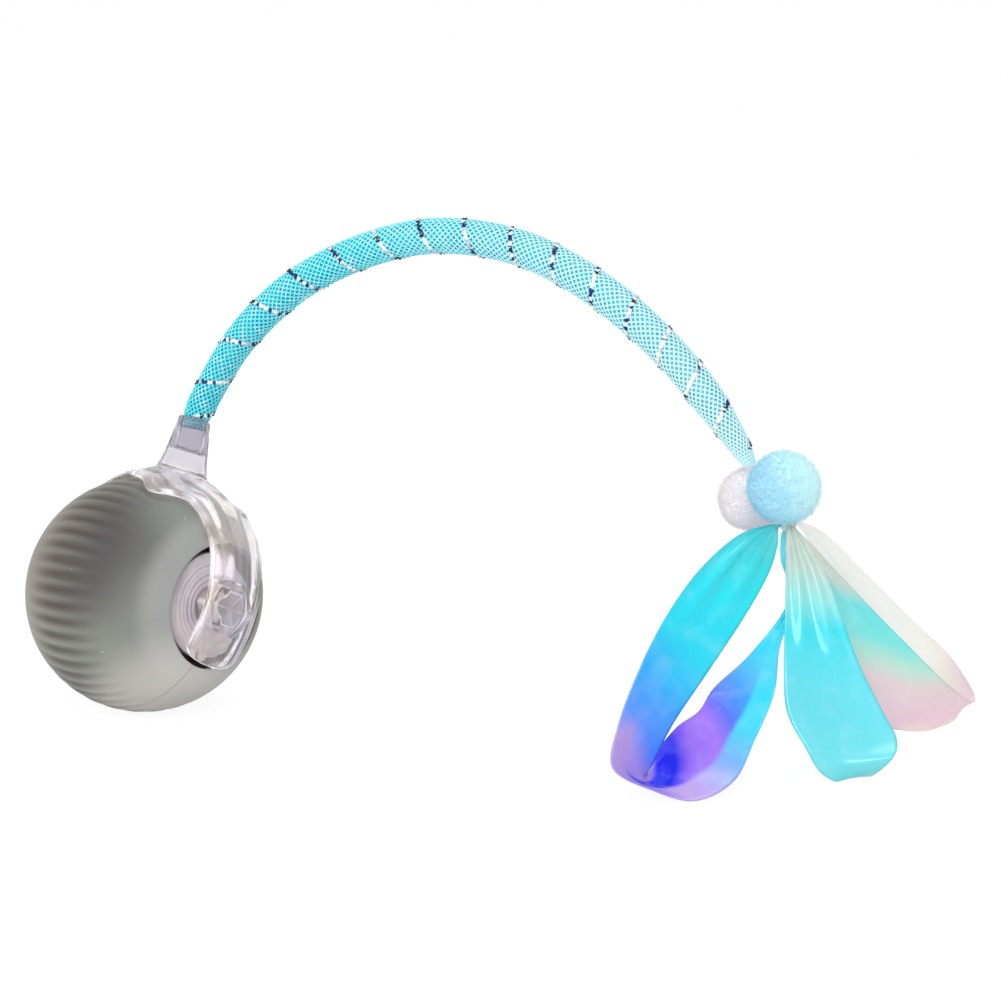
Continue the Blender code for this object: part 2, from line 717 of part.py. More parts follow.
def make_switch():
    """A slide switch on the board; its knob runs in a slot along X."""
    half_length = switch_length / 2
    half_width = switch_width / 2
    top = parts_bottom + switch_height
    floor = top - knob_height / 2
    body = box("switch_body",
               (board_middle - half_length, switch_offset - half_width, parts_bottom),
               (board_middle + half_length, switch_offset + half_width, top), steel,
               parent=ball_frame)
    knob_start = board_middle - knob_travel / 2 - knob_length / 2
    slot_end = knob_start + knob_length + knob_travel + fit_gap
    cut(body, box("switch_slot",
                  (knob_start - fit_gap, switch_offset - knob_width / 2 - fit_gap,
                   floor - fit_gap),
                  (slot_end, switch_offset + knob_width / 2 + fit_gap,
                   top + cut_overrun), parent=ball_frame))
    knob_frame = frame("knob_frame", (knob_start + knob_length / 2, switch_offset, floor),
                       (0, 0, 0), ball_frame)
    box("switch_knob", (-knob_length / 2, -knob_width / 2, 0),
        (knob_length / 2, knob_width / 2, knob_height), black_plastic, parent=knob_frame)


def yoke_band(name):
    """The band as an open sheet; Solidify gives it its wall.

    A point is given by its angle along the arms from the stub and its angle
    across them. Raised ridges run along the arms, two of them on the edges.
    """
    mesh = bpy.data.meshes.new(name)
    shape = bmesh.new()
    bmesh.ops.create_grid(shape, x_segments=38, y_segments=12, size=1)
    for vertex in shape.verts:
        along = vertex.co.x * yoke_end_angle
        share = abs(vertex.co.x)
        half = yoke_half_width * np.interp(
            share, yoke_width_angle_shares, yoke_half_width_shares)
        past = (abs(along) - yoke_end_angle + yoke_round_angle) / yoke_round_angle
        half *= math.sqrt(1 - 0.6 * max(0.0, past) ** 2)
        across = vertex.co.y * half
        wave = (1 + math.cos(math.pi * yoke_ridge_count * (vertex.co.y + 1))) / 2
        radius = yoke_inside + yoke_ridge_height * wave
        vertex.co = radius * Vector((
            math.sin(along) * math.cos(across), math.sin(across),
            math.cos(along) * math.cos(across)))
    bmesh.ops.recalc_face_normals(shape, faces=shape.faces)
    shape.normal_update()
    middle = min(shape.faces, key=lambda face: abs(face.calc_center_median().x))
    if middle.normal.z < 0:
        bmesh.ops.reverse_faces(shape, faces=shape.faces)
    shape.to_mesh(mesh)
    shape.free()
    band = add_object(name, mesh, clear_rubber, parent=yoke_frame)
    wall = band.modifiers.new("wall", "SOLIDIFY")
    wall.thickness = yoke_wall
    wall.offset = 1
    return band


def make_yoke():
    """The band, its hexagonal bosses at the poles and the hollow stub on top."""
    yoke = yoke_band("yoke")
    stub = [
        (0, stub_mouth), (stub_mouth_radius, stub_mouth), (stub_base_radius, stub_base),
        (0, stub_base),
    ]
    unite(yoke, turned("stub", stub, None, 28, parent=yoke_frame))
    for side, sign in (("right", 1), ("left", -1)):
        unite(yoke, cylinder("boss_" + side, hexagon_radius(boss_across_flats),
                             boss_end, yoke_inside + yoke_wall / 2, segments=6,
                             parent=yoke_frame, turn=(0, sign * right_angle, 0)))
        cut(yoke, cylinder("boss_socket_" + side, hexagon_radius(socket_across_flats),
                           boss_end - cut_overrun, yoke_inside, segments=6,
                           parent=yoke_frame, turn=(0, sign * right_angle, 0)))
    cut(yoke, cylinder("stub_bore", stub_mouth_radius - stub_wall,
                       stub_mouth - stub_bore_depth, stub_mouth + cut_overrun,
                       segments=24, parent=yoke_frame))


def along_stub(distance):
    """A point on the stub's axis, measured from the ball's centre."""
    return Vector((0, math.sin(yoke_lean) * distance, math.cos(yoke_lean) * distance))


def tail_route():
    """The tail's centre line in the ball's frame, from the stub to the pompoms."""
    mouth = along_stub(stub_mouth)
    points = [along_stub(stub_mouth - tail_seat_depth), mouth]
    points += [mouth + tail_reach * Vector(share) for share in tail_route_shares]
    return smooth_curve(points, 2)


def make_tail():
    """The mesh tube, narrow in the stub and drawn to a point at the pompoms."""
    route = tail_route()
    curve = bpy.data.curves.new("tail_tube", "CURVE")
    curve.dimensions = "3D"
    curve.bevel_depth = tail_radius
    curve.bevel_resolution = 2
    curve.render_resolution_u = 0
    curve.use_fill_caps = True
    spline = curve.splines.new("POLY")
    spline.points.add(len(route) - 1)
    travelled = 0.0
    lengths = [(b - a).length for a, b in zip(route, route[1:])]
    total = sum(lengths)
    for point, place, length in zip(spline.points, route, [*lengths, 0.0]):
        point.co = (*place, 1)
        swell = (travelled - tail_seat_depth) / tail_swell_length
        swell = min(1.0, max(0.0, swell)) ** 2
        taper = min(1.0, (total - travelled) / tail_taper_length)
        start = tail_seat_radius + (tail_radius - tail_seat_radius) * swell
        end = tail_tip_radius + (tail_radius - tail_tip_radius) * math.sqrt(taper)
        point.radius = min(start, end) / tail_radius
        travelled += length
    tail = bpy.data.objects.new("tail_tube", curve)
    toy.objects.link(tail)
    curve.materials.append(mesh_blue)
    tail.parent = ball_frame
    return route[-1]


def pompom(name, diameter, place, look, rounds=3):
    mesh = bpy.data.meshes.new(name)
    shape = bmesh.new()
    bmesh.ops.create_icosphere(shape, subdivisions=rounds, radius=diameter / 2)
    shape.to_mesh(mesh)
    shape.free()
    smooth(mesh)
    return add_object(name, mesh, look, parent=ball_frame, place=place)


def ribbon(name, near_shares, far_shares, knot, look):
    """A film strip between two edge lines, given its thickness by Solidify."""
    near = smooth_curve([knot + ribbon_length * Vector(s) for s in near_shares], 3)
    far = smooth_curve([knot + ribbon_length * Vector(s) for s in far_shares], 3)
    points = []
    for a, b in zip(near, far):
        points += [a, (a + b) / 2, b]
    faces = []
    for row in range(len(near) - 1):
        first = 3 * row
        for column in (first, first + 1):
            faces.append((column, column + 1, column + 4, column + 3))
    mesh = bpy.data.meshes.new(name)
    mesh.from_pydata(points, [], faces)
    mesh.shade_smooth()
    strip = add_object(name, mesh, look, parent=ball_frame)
    wall = strip.modifiers.new("film", "SOLIDIFY")
    wall.thickness = film_thickness
    wall.offset = 0
    return strip


def make_tail_end(tail_end):
    """Two pompoms side by side, the knot below them and three ribbon loops."""
    to_blue = Vector(blue_from_tail_shares).normalized()
    blue_reach = blue_pompom_diameter / 2 + fit_gap + tail_tip_radius / 2
    blue_place = tail_end + blue_reach * to_blue
    pompom("pompom_blue", blue_pompom_diameter, blue_place, pompom_blue_fibre)
    to_white = Vector(white_from_blue_shares).normalized()
    white_reach = (blue_pompom_diameter + white_pompom_diameter) / 2 + fit_gap
    pompom("pompom_white", white_pompom_diameter, blue_place + white_reach * to_white,
           pompom_white_fibre)
    to_knot = Vector(knot_from_blue_shares).normalized()
    knot_reach = (blue_pompom_diameter + knot_diameter) / 2 + fit_gap
    knot = blue_place + knot_reach * to_knot
    pompom("ribbon_knot", knot_diameter, knot, thread_white, 2)
    ribbon("ribbon_left", left_near_shares, left_far_shares, knot, film_blue)
    ribbon("ribbon_middle", middle_near_shares, middle_far_shares, knot, film_aqua)
    ribbon("ribbon_right", right_near_shares, right_far_shares, knot, film_pearl)


make_skin()
make_shell()
make_gears()
make_hub("right", right_frame, 1)
make_hub("left", left_frame, -1)
make_chassis()
make_motor()
make_electronics()
make_switch()
make_yoke()
make_tail_end(make_tail())
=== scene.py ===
# %% [markdown]
# # A self-rolling cat ball
#
# The toy is a ball in a ribbed silicone sleeve. A clear rubber yoke clips over
# both ends of its axle and carries a springy mesh tail, which arches over to
# two pompoms and three loops of shiny film. This lesson dresses a finished
# mechanical model: the hidden machinery keeps its shapes, and everything that
# shows is worked out again as smooth surfaces.

# %% Load the mechanical model
import math

import bmesh
import bpy
import numpy as np
from mathutils import Matrix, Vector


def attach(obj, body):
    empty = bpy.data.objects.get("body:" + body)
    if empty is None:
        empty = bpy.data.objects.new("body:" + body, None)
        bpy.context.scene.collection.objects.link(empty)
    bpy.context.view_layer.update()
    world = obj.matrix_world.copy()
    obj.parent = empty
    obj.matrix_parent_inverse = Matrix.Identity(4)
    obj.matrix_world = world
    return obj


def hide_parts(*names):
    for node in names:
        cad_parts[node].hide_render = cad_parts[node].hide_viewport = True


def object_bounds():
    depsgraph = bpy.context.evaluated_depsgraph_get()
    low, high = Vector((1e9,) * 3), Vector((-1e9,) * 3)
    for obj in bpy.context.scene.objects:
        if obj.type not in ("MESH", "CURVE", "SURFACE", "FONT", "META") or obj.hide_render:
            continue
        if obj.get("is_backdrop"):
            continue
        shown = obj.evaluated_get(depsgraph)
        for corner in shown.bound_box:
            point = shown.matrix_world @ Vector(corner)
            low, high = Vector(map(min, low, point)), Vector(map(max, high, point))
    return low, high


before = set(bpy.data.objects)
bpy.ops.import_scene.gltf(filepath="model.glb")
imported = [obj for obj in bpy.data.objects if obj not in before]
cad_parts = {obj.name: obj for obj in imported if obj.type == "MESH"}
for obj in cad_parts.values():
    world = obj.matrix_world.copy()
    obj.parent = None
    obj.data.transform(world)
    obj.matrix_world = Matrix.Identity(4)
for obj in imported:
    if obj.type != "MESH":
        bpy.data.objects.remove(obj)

cad_box = [list(corner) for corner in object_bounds()]

# %% [markdown]
# ## Sizes
#
# All lengths are in metres. The ball's centre and radius place everything on
# the ball. The yoke leans back from upright, so its pieces have axes of their
# own: one along the stub, one across the arms and one along the axle.

# %% Sizes of the toy
mm = 0.001
ball = np.array((-53.4, -31.0, 21.5)) * mm
skin_radius = 21.5 * mm
skin_wall = 1.2 * mm
window_radius = skin_radius * math.sin(math.radians(31.4))
yoke_lean = math.radians(25.5)
axle = np.array((1.0, 0.0, 0.0))
stub_way = np.array((0.0, math.sin(yoke_lean), math.cos(yoke_lean)))
across_way = np.array((0.0, math.cos(yoke_lean), -math.sin(yoke_lean)))


def unit(vectors):
    """Vectors of length 1, in the same directions."""
    return vectors / np.maximum(np.linalg.norm(vectors, axis=-1, keepdims=True), 1e-12)


# %% [markdown]
# ## The camera
#
# The photograph was taken from close by, a little above the floor and to the
# right of the toy's front. A camera is its place and three directions: its
# right, its up, and the way back from what it looks at. The lens makes the
# ball's radius 117.6 of the picture's 1001 pixels.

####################

▸ **Set task**: Look through the material above and print exactly the lines from the one containing "make_skin()" to the one containing "before = set(bpy.data.objects)", both included, and nothing more.

▸ **The output**:
make_skin()
make_shell()
make_gears()
make_hub("right", right_frame, 1)
make_hub("left", left_frame, -1)
make_chassis()
make_motor()
make_electronics()
make_switch()
make_yoke()
make_tail_end(make_tail())
=== scene.py ===
# %% [markdown]
# # A self-rolling cat ball
#
# The toy is a ball in a ribbed silicone sleeve. A clear rubber yoke clips over
# both ends of its axle and carries a springy mesh tail, which arches over to
# two pompoms and three loops of shiny film. This lesson dresses a finished
# mechanical model: the hidden machinery keeps its shapes, and everything that
# shows is worked out again as smooth surfaces.

# %% Load the mechanical model
import math

import bmesh
import bpy
import numpy as np
from mathutils import Matrix, Vector


def attach(obj, body):
    empty = bpy.data.objects.get("body:" + body)
    if empty is None:
        empty = bpy.data.objects.new("body:" + body, None)
        bpy.context.scene.collection.objects.link(empty)
    bpy.context.view_layer.update()
    world = obj.matrix_world.copy()
    obj.parent = empty
    obj.matrix_parent_inverse = Matrix.Identity(4)
    obj.matrix_world = world
    return obj


def hide_parts(*names):
    for node in names:
        cad_parts[node].hide_render = cad_parts[node].hide_viewport = True


def object_bounds():
    depsgraph = bpy.context.evaluated_depsgraph_get()
    low, high = Vector((1e9,) * 3), Vector((-1e9,) * 3)
    for obj in bpy.context.scene.objects:
        if obj.type not in ("MESH", "CURVE", "SURFACE", "FONT", "META") or obj.hide_render:
            continue
        if obj.get("is_backdrop"):
            continue
        shown = obj.evaluated_get(depsgraph)
        for corner in shown.bound_box:
            point = shown.matrix_world @ Vector(corner)
            low, high = Vector(map(min, low, point)), Vector(map(max, high, point))
    return low, high


before = set(bpy.data.objects)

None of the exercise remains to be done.